-- START --

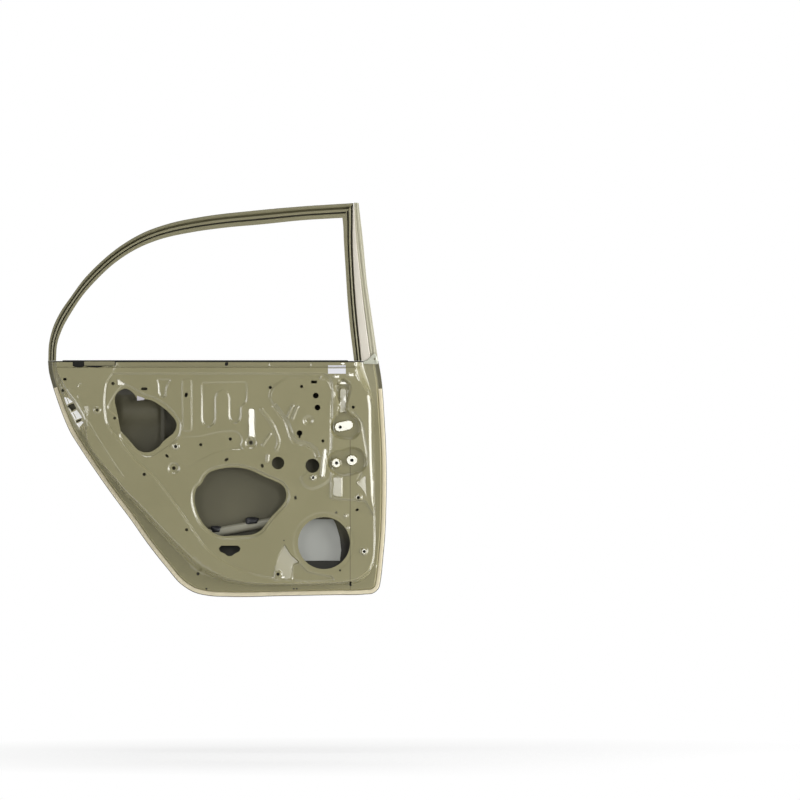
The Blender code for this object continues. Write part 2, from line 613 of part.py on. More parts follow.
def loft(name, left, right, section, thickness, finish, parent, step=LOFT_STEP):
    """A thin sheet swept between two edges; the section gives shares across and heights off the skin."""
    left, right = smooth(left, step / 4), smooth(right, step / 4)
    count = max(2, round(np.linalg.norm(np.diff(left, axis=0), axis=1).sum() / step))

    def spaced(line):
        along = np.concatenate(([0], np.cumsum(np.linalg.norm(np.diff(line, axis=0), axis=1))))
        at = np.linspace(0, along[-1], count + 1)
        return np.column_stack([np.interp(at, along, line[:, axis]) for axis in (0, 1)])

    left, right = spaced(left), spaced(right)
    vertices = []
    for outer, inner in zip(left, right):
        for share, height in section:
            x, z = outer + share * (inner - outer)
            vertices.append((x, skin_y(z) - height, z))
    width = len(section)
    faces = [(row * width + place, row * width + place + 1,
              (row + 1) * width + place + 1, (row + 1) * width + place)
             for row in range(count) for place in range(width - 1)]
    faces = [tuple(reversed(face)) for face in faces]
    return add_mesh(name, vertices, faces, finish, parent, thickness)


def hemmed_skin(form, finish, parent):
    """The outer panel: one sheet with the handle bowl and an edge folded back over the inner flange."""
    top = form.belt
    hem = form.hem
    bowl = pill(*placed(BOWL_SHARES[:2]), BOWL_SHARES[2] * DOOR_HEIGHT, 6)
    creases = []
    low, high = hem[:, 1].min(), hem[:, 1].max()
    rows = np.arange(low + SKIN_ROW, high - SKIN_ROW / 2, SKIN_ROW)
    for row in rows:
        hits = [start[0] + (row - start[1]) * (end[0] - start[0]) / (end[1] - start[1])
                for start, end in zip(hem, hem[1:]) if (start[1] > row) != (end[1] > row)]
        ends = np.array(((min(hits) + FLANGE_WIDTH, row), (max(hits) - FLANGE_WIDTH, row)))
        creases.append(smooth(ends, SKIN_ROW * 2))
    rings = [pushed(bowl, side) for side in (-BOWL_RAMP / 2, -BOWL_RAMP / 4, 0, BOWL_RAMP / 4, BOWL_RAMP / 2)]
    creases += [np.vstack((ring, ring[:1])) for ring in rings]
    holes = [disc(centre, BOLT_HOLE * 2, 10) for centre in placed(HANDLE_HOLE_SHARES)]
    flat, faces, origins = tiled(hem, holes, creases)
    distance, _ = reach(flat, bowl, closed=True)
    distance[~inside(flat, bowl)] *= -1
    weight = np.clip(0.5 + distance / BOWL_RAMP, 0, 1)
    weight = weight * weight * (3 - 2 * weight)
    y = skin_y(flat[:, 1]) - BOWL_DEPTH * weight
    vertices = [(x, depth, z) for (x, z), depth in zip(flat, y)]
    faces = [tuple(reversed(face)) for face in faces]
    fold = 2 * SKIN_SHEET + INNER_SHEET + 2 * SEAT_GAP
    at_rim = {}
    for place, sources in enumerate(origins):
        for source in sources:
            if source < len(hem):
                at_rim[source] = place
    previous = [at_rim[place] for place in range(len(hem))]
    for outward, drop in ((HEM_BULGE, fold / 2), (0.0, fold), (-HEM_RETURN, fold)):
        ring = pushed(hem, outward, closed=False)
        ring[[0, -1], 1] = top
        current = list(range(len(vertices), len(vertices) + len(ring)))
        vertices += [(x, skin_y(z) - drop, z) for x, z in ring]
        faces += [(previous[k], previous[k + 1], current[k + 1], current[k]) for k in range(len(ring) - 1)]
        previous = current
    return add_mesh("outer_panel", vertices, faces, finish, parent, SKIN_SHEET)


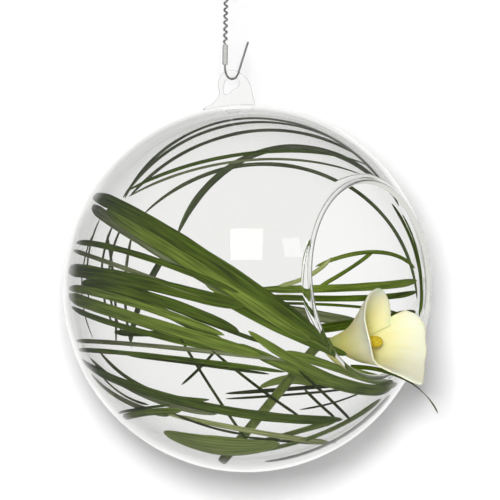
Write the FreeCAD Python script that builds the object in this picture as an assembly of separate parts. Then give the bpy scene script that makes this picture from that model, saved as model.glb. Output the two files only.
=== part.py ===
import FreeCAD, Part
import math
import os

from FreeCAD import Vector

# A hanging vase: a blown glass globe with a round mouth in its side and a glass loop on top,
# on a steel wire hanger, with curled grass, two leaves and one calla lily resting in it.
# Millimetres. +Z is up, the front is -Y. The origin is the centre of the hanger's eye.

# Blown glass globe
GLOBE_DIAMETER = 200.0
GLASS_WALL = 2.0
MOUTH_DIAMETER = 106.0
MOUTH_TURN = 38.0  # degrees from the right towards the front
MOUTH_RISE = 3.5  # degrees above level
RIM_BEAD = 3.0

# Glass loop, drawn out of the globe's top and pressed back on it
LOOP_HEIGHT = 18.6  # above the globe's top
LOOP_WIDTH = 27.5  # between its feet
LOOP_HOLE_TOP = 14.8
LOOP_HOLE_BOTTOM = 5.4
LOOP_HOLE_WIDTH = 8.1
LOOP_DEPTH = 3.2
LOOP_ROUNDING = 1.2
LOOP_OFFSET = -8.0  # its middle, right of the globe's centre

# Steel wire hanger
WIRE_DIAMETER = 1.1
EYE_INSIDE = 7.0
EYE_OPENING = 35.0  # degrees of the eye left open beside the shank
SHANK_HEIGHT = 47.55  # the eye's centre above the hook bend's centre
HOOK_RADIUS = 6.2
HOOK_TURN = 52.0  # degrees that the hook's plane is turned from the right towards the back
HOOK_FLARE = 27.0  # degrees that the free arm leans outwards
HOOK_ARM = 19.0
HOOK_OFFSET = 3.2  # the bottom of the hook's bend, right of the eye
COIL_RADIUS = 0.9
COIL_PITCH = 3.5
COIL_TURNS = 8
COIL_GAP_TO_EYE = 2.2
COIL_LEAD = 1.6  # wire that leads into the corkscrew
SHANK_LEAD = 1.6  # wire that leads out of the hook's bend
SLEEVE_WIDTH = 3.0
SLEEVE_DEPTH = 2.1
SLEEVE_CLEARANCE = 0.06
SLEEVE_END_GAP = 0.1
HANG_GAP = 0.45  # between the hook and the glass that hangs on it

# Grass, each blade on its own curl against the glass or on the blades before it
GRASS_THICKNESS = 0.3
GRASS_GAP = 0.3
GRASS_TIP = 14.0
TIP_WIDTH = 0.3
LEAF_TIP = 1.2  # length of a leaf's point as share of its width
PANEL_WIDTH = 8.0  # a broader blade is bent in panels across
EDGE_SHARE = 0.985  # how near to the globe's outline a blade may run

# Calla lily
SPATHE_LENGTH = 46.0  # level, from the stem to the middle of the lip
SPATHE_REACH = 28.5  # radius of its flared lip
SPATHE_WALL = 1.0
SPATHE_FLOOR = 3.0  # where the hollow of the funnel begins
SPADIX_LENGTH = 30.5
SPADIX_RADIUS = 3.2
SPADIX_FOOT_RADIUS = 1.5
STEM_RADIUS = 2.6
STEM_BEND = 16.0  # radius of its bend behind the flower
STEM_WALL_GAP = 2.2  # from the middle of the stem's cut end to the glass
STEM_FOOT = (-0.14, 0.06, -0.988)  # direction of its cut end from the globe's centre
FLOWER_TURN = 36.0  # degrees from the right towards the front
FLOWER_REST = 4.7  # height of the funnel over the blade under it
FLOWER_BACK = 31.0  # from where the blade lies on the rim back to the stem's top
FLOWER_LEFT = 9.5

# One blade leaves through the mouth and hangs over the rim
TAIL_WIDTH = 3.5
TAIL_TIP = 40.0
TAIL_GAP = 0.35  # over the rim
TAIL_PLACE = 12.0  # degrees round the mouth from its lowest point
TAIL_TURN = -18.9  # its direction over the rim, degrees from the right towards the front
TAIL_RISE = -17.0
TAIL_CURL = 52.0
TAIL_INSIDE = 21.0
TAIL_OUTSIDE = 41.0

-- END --

** Work instructions **
Recopy the entries above in their entirety, exactly.

** Final result **
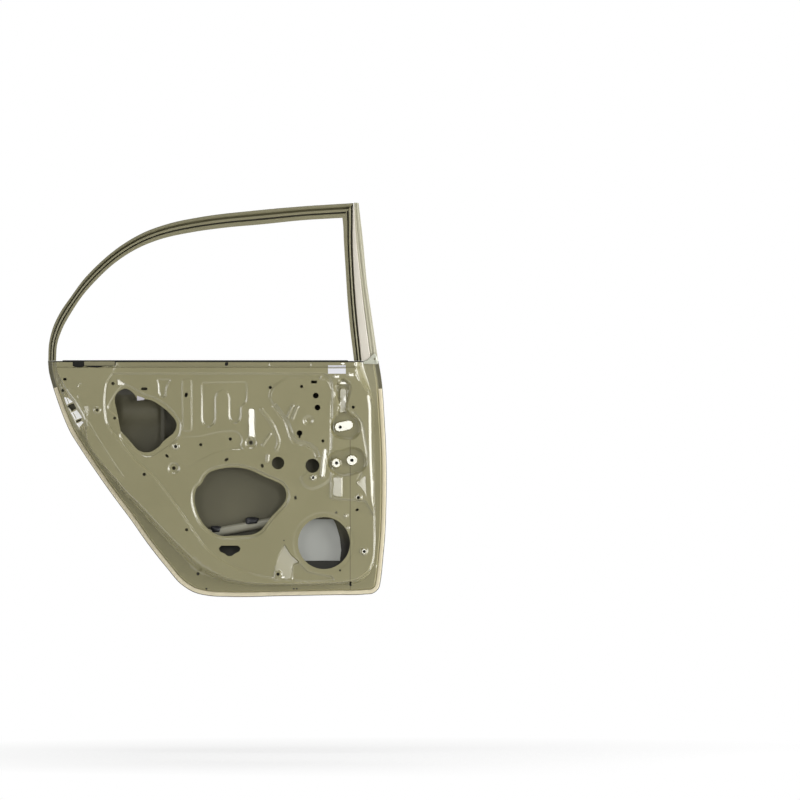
The Blender code for this object continues. Write part 2, from line 613 of part.py on. More parts follow.
def loft(name, left, right, section, thickness, finish, parent, step=LOFT_STEP):
    """A thin sheet swept between two edges; the section gives shares across and heights off the skin."""
    left, right = smooth(left, step / 4), smooth(right, step / 4)
    count = max(2, round(np.linalg.norm(np.diff(left, axis=0), axis=1).sum() / step))

    def spaced(line):
        along = np.concatenate(([0], np.cumsum(np.linalg.norm(np.diff(line, axis=0), axis=1))))
        at = np.linspace(0, along[-1], count + 1)
        return np.column_stack([np.interp(at, along, line[:, axis]) for axis in (0, 1)])

    left, right = spaced(left), spaced(right)
    vertices = []
    for outer, inner in zip(left, right):
        for share, height in section:
            x, z = outer + share * (inner - outer)
            vertices.append((x, skin_y(z) - height, z))
    width = len(section)
    faces = [(row * width + place, row * width + place + 1,
              (row + 1) * width + place + 1, (row + 1) * width + place)
             for row in range(count) for place in range(width - 1)]
    faces = [tuple(reversed(face)) for face in faces]
    return add_mesh(name, vertices, faces, finish, parent, thickness)


def hemmed_skin(form, finish, parent):
    """The outer panel: one sheet with the handle bowl and an edge folded back over the inner flange."""
    top = form.belt
    hem = form.hem
    bowl = pill(*placed(BOWL_SHARES[:2]), BOWL_SHARES[2] * DOOR_HEIGHT, 6)
    creases = []
    low, high = hem[:, 1].min(), hem[:, 1].max()
    rows = np.arange(low + SKIN_ROW, high - SKIN_ROW / 2, SKIN_ROW)
    for row in rows:
        hits = [start[0] + (row - start[1]) * (end[0] - start[0]) / (end[1] - start[1])
                for start, end in zip(hem, hem[1:]) if (start[1] > row) != (end[1] > row)]
        ends = np.array(((min(hits) + FLANGE_WIDTH, row), (max(hits) - FLANGE_WIDTH, row)))
        creases.append(smooth(ends, SKIN_ROW * 2))
    rings = [pushed(bowl, side) for side in (-BOWL_RAMP / 2, -BOWL_RAMP / 4, 0, BOWL_RAMP / 4, BOWL_RAMP / 2)]
    creases += [np.vstack((ring, ring[:1])) for ring in rings]
    holes = [disc(centre, BOLT_HOLE * 2, 10) for centre in placed(HANDLE_HOLE_SHARES)]
    flat, faces, origins = tiled(hem, holes, creases)
    distance, _ = reach(flat, bowl, closed=True)
    distance[~inside(flat, bowl)] *= -1
    weight = np.clip(0.5 + distance / BOWL_RAMP, 0, 1)
    weight = weight * weight * (3 - 2 * weight)
    y = skin_y(flat[:, 1]) - BOWL_DEPTH * weight
    vertices = [(x, depth, z) for (x, z), depth in zip(flat, y)]
    faces = [tuple(reversed(face)) for face in faces]
    fold = 2 * SKIN_SHEET + INNER_SHEET + 2 * SEAT_GAP
    at_rim = {}
    for place, sources in enumerate(origins):
        for source in sources:
            if source < len(hem):
                at_rim[source] = place
    previous = [at_rim[place] for place in range(len(hem))]
    for outward, drop in ((HEM_BULGE, fold / 2), (0.0, fold), (-HEM_RETURN, fold)):
        ring = pushed(hem, outward, closed=False)
        ring[[0, -1], 1] = top
        current = list(range(len(vertices), len(vertices) + len(ring)))
        vertices += [(x, skin_y(z) - drop, z) for x, z in ring]
        faces += [(previous[k], previous[k + 1], current[k + 1], current[k]) for k in range(len(ring) - 1)]
        previous = current
    return add_mesh("outer_panel", vertices, faces, finish, parent, SKIN_SHEET)


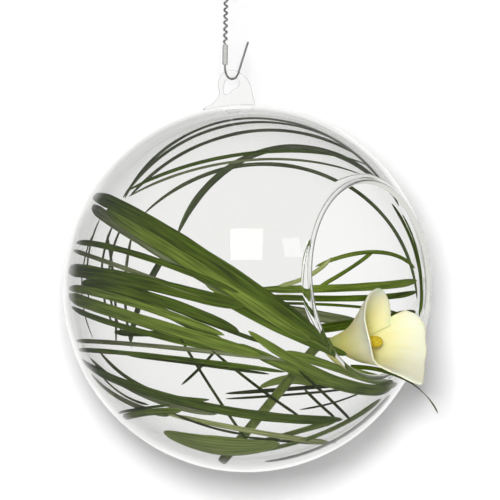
Write the FreeCAD Python script that builds the object in this picture as an assembly of separate parts. Then give the bpy scene script that makes this picture from that model, saved as model.glb. Output the two files only.
=== part.py ===
import FreeCAD, Part
import math
import os

from FreeCAD import Vector

# A hanging vase: a blown glass globe with a round mouth in its side and a glass loop on top,
# on a steel wire hanger, with curled grass, two leaves and one calla lily resting in it.
# Millimetres. +Z is up, the front is -Y. The origin is the centre of the hanger's eye.

# Blown glass globe
GLOBE_DIAMETER = 200.0
GLASS_WALL = 2.0
MOUTH_DIAMETER = 106.0
MOUTH_TURN = 38.0  # degrees from the right towards the front
MOUTH_RISE = 3.5  # degrees above level
RIM_BEAD = 3.0

# Glass loop, drawn out of the globe's top and pressed back on it
LOOP_HEIGHT = 18.6  # above the globe's top
LOOP_WIDTH = 27.5  # between its feet
LOOP_HOLE_TOP = 14.8
LOOP_HOLE_BOTTOM = 5.4
LOOP_HOLE_WIDTH = 8.1
LOOP_DEPTH = 3.2
LOOP_ROUNDING = 1.2
LOOP_OFFSET = -8.0  # its middle, right of the globe's centre

# Steel wire hanger
WIRE_DIAMETER = 1.1
EYE_INSIDE = 7.0
EYE_OPENING = 35.0  # degrees of the eye left open beside the shank
SHANK_HEIGHT = 47.55  # the eye's centre above the hook bend's centre
HOOK_RADIUS = 6.2
HOOK_TURN = 52.0  # degrees that the hook's plane is turned from the right towards the back
HOOK_FLARE = 27.0  # degrees that the free arm leans outwards
HOOK_ARM = 19.0
HOOK_OFFSET = 3.2  # the bottom of the hook's bend, right of the eye
COIL_RADIUS = 0.9
COIL_PITCH = 3.5
COIL_TURNS = 8
COIL_GAP_TO_EYE = 2.2
COIL_LEAD = 1.6  # wire that leads into the corkscrew
SHANK_LEAD = 1.6  # wire that leads out of the hook's bend
SLEEVE_WIDTH = 3.0
SLEEVE_DEPTH = 2.1
SLEEVE_CLEARANCE = 0.06
SLEEVE_END_GAP = 0.1
HANG_GAP = 0.45  # between the hook and the glass that hangs on it

# Grass, each blade on its own curl against the glass or on the blades before it
GRASS_THICKNESS = 0.3
GRASS_GAP = 0.3
GRASS_TIP = 14.0
TIP_WIDTH = 0.3
LEAF_TIP = 1.2  # length of a leaf's point as share of its width
PANEL_WIDTH = 8.0  # a broader blade is bent in panels across
EDGE_SHARE = 0.985  # how near to the globe's outline a blade may run

# Calla lily
SPATHE_LENGTH = 46.0  # level, from the stem to the middle of the lip
SPATHE_REACH = 28.5  # radius of its flared lip
SPATHE_WALL = 1.0
SPATHE_FLOOR = 3.0  # where the hollow of the funnel begins
SPADIX_LENGTH = 30.5
SPADIX_RADIUS = 3.2
SPADIX_FOOT_RADIUS = 1.5
STEM_RADIUS = 2.6
STEM_BEND = 16.0  # radius of its bend behind the flower
STEM_WALL_GAP = 2.2  # from the middle of the stem's cut end to the glass
STEM_FOOT = (-0.14, 0.06, -0.988)  # direction of its cut end from the globe's centre
FLOWER_TURN = 36.0  # degrees from the right towards the front
FLOWER_REST = 4.7  # height of the funnel over the blade under it
FLOWER_BACK = 31.0  # from where the blade lies on the rim back to the stem's top
FLOWER_LEFT = 9.5

# One blade leaves through the mouth and hangs over the rim
TAIL_WIDTH = 3.5
TAIL_TIP = 40.0
TAIL_GAP = 0.35  # over the rim
TAIL_PLACE = 12.0  # degrees round the mouth from its lowest point
TAIL_TURN = -18.9  # its direction over the rim, degrees from the right towards the front
TAIL_RISE = -17.0
TAIL_CURL = 52.0
TAIL_INSIDE = 21.0
TAIL_OUTSIDE = 41.0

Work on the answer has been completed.